Example: One of Megan's friends proposed to her the other night, saying, if you take care of the VISA paperwork, we can tear it up when we get to America and I'll let you go free.

etc. Sigh.

Granted many comments are said in good fun, but once they've been repeated for the zillionth time, they get old. They stopped being funny in November. Maren's friend argued that it is just the uneducated Senegalese who act racist like this...but no, the educated elite university students are sometimes the worst!

And I wont even go into how the West is blamed for all the underdevelopment in Africa, in almost every single one of my classes. (I slightly agree, but it is taken too far). But at the same time, the West is also blamed for not helping with all the underdevelopment.
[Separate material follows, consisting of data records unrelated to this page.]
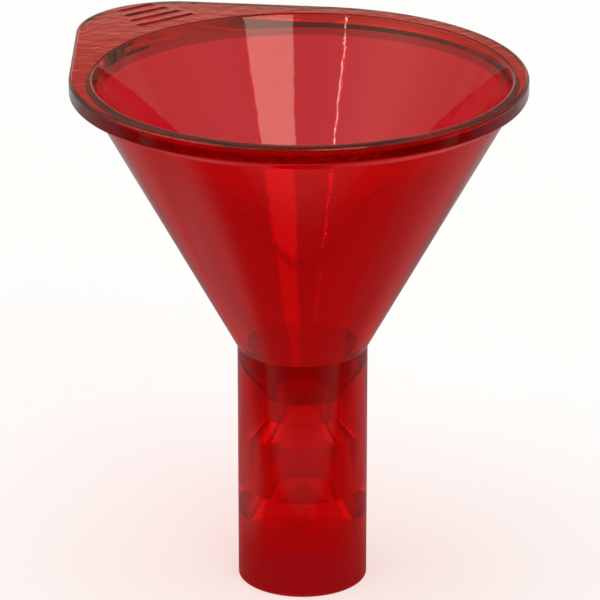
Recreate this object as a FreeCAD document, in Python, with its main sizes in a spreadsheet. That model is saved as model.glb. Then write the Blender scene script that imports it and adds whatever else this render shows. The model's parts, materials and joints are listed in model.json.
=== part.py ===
"""Small moulded funnel: a conical bowl with a flat thumb-tab flange over a short stepped drop tube.

The funnel is one moulding, kept here as zones that meet face to face. Millimetres, +Z up,
origin on the funnel's axis in the plane of the tube's open lower end. The thumb tab is the
plate's squared-off corner towards -X and +Y.
"""

import FreeCAD
import Part
import math
import os
import Sketcher

# Driving dimensions: alias, value in millimetres (tapers are radius per height), meaning.
DIMENSIONS = [
    ("rim_top", 64.4, "height of the flange's top face above the tube's end"),
    ("flange_thickness", 2.2, "thickness of the flat rim plate"),
    ("flange_radius", 27.3, "radius of the plate's round part"),
    ("flange_side_shift", 0.43, "how far the plate's centre lies towards -X, off the funnel's axis"),
    ("flange_back_shift", 1.0, "how far the plate's centre lies towards +Y, off the funnel's axis"),
    ("tab_corner_radius", 12.1, "radius of the thumb tab's rounded corner"),
    ("back_edge_angle", 7.4, "slant of the straight back edge, in degrees"),
    ("flange_edge_radius", 0.45, "rounding of the plate's outer edges"),
    ("mouth_radius", 24.95, "radius of the bowl's mouth at the top face"),
    ("mouth_edge_radius", 0.4, "rounding of the mouth's edge, from the top face to the cone"),
    ("ring_radius", 25.32, "outside of the cone where it meets the plate"),
    ("flare_width", 0.4, "width of the blend under the plate"),
    ("flare_height", 0.7, "height of the blend under the plate"),
    ("bowl_taper", 0.546, "inner wall: radius gained per height"),
    ("neck_top", 30.4, "height of the corner between cone and tube"),
    ("tube_radius", 7.9, "outside radius of the drop tube"),
    ("tube_edge_radius", 0.2, "rounding of the tube's lower outer edge"),
    ("throat_radius", 3.0, "radius of the narrowest passage"),
    ("throat_bottom", 21.5, "height of the throat's lower end"),
    ("small_socket_top_radius", 4.3, "small socket's radius at its inner end"),
    ("small_socket_radius", 4.9, "small socket's radius at its open end"),
    ("small_socket_top", 18.7, "height of the small socket's inner end"),
    ("small_socket_bottom", 11.6, "height of the small socket's open end"),
    ("mouth_socket_radius", 6.4, "radius of the large socket"),
    ("mouth_socket_top", 8.2, "height where the large socket starts to close in"),
    ("bar_width", 0.8, "width of one grip bar"),
    ("bar_height", 0.12, "height of the grip bars above the plate"),
    ("bar_edge_radius", 0.09, "rounding of the grip bars' top edges"),
    ("bar_pitch", 2.1, "distance between neighbouring grip bars"),
    ("bar_length", 8.4, "length of the innermost grip bar"),
    ("bar_step", 1.1, "how much shorter each further bar is"),
    ("first_bar_reach", 28.2, "distance of the innermost bar from the axis"),
]
BAR_COUNT = 4
BAR_DIRECTION_DEG = 127.0

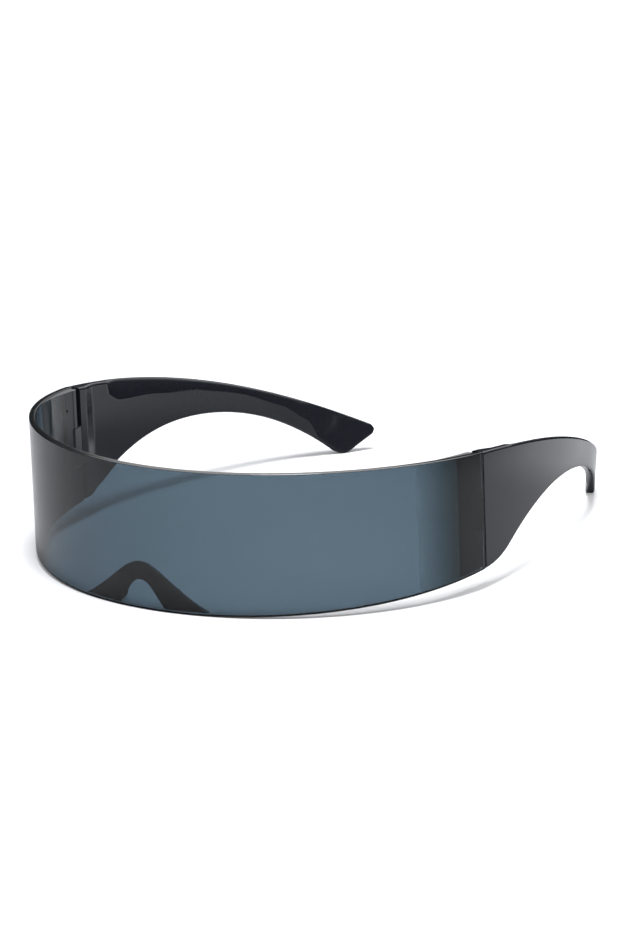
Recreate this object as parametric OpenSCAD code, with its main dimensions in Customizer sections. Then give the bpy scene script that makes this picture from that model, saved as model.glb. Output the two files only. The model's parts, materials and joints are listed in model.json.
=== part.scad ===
// Wrap-around shield sunglasses, standing on the lens foot and both temple tips.
// X runs across the face, with the wearer's left at +X. Y runs back along the temples.
// The glasses are drawn upright, with Z along the hinge pins, and then tipped to rest.

/* [Lens] */
// Outer radius of the wrap-around lens
lens_radius = 73; // [68:0.5:80]
// Angle from the nose to each end of the lens, in degrees
lens_half_angle = 84; // [78:1:88]
// Height of the lens at the nose
lens_height = 41.5; // [36:0.5:48]
// Thickness of the lens
lens_thickness = 2; // [1.6:0.1:2.4]
// How far the top edge falls from the nose to the hinge seam
top_edge_fall = 3.7; // [1:0.1:6]
// How far the bottom edge rises from the nose to the hinge seam
bottom_edge_rise = 3.9; // [2:0.1:6]
// Radius of the faint bow of the two long edges, seen from the side
edge_bow_radius = 1050; // [600:10:2000]
// Width of the flat foot under the nose
foot_width = 40; // [24:1:56]

/* [End pieces] */
// Length of each end piece along the lens, in front of the seam
endpiece_length = 24; // [18:0.5:30]
// Thickness of the end piece at its thin front edge
endpiece_edge = 0.15; // [0.1:0.05:0.4]
// How far the end piece stays inside the long edges of the lens
endpiece_inset = 0.3; // [0.1:0.1:1]
// Film of glue between the lens and what is bonded to it
bond_gap = 0.05; // [0.02:0.01:0.1]
// Diameter of the small moulding mark on the end piece
mark_diameter = 1; // [0.6:0.1:1.6]
// Depth of the moulding mark
mark_depth = 0.3; // [0.1:0.1:0.5]
// Distance of the moulding mark in front of the seam
mark_ahead = 7.7; // [6.5:0.1:9]
// Height of the moulding mark above the nose edge of the lens
mark_height = 32.5; // [29:0.5:35]

/* [Hinge] */
// Distance of the hinge pin in front of the seam
pin_ahead = 3.6; // [3.2:0.1:4.4]
// Depth of the hinge pin behind the outer face of the lens
pin_depth = 3.3; // [3.2:0.1:3.6]
// Diameter of the hinge pin
pin_diameter = 1; // [0.8:0.05:1.1]
// Play around the pin in the temple knuckle
pin_play = 0.05; // [0.03:0.01:0.08]
// Diameter of the head of the pin
pin_head_diameter = 1.6; // [1.4:0.05:1.8]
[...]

Racism against the occident is ingrained in the educational system. The humanities are centered around colonialism and decolonization and their effects. The French are pretty much hated here by the Senegalese, because of the colonial history.

Joking between races is perfectly acceptable here in Senegal. Example: ¨Oh you're Jola? The Jola's are the slaves of the Pull!¨, ¨I cant have dinner with you, Serrer, cause your kind just eats everything in sight.¨, ¨Watch out for that Wolof, he'll steal everything you have.¨ In America, this would be completely unacceptable. But here, pejorative terms are thrown around like rice at a wedding, and nobody bats an eye. And they wonder why there are so many ethnic conflicts.


So...it's all just getting to be a bit much. However, It is a strange privilege to be able to understand this on a personal level, so that I can apply the lesson elsewhere. Needless to say, sometimes I just have to get away and sit in a pool with people who understand. These toubabs have been my sanity.